Name

CTL-01: Use ELSIF with mutually exclusive clauses.

Synopsis

When you need to write conditional logic that has several mutually exclusive clauses (in other words, if one clause is TRUE, no other clause evaluates to TRUE), use the ELSIF construct:

IF condA THEN
   ...
ELSIF condB THEN
   ...
ELSIF condN THEN
   ...
ELSE
   ...
END IF; 

Example

At first glance, the following procedure makes sense, but on closer examination, it’s a mess:

PROCEDURE process_lineitem (line_in IN INTEGER)
IS
BEGIN
   IF line_in = 1
   THEN
      process_line1;
   END IF;
   IF line_in = 2
   THEN
      process_line2;
   END IF;
   ...
   IF line_in = 2045
   THEN
      process_line2045;
   END IF;
END;

Every IF statement is executed and each condition evaluated.

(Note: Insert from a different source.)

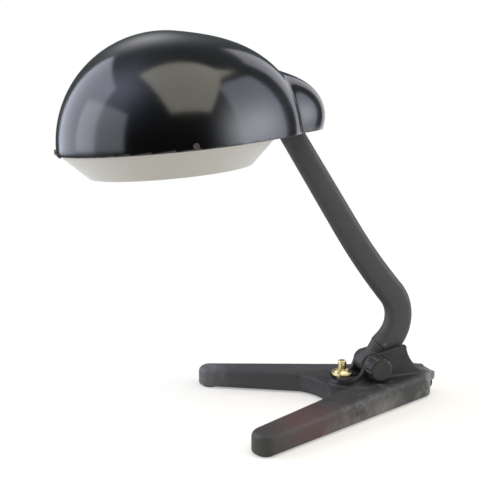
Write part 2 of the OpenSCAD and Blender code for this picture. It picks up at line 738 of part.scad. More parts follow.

You should rewrite such logic as follows:

PROCEDURE process_lineitem (line_in IN INTEGER)
IS
BEGIN
   IF line_in = 1
   THEN
      process_line1;
   ELSIF line_in = 2
   THEN
      process_line2;
   ...
   ELSIF line_in = 2045
   THEN
      process_line2045;
   END IF;
END;

Benefits

This structure clearly expresses the underlying “reality” of your business logic: if one condition is TRUE, no others can be TRUE.

ELSIF offers the most efficient implementation for processing mutually exclusive clauses. When one clause evaluates to TRUE, all subsequent clauses are ignored.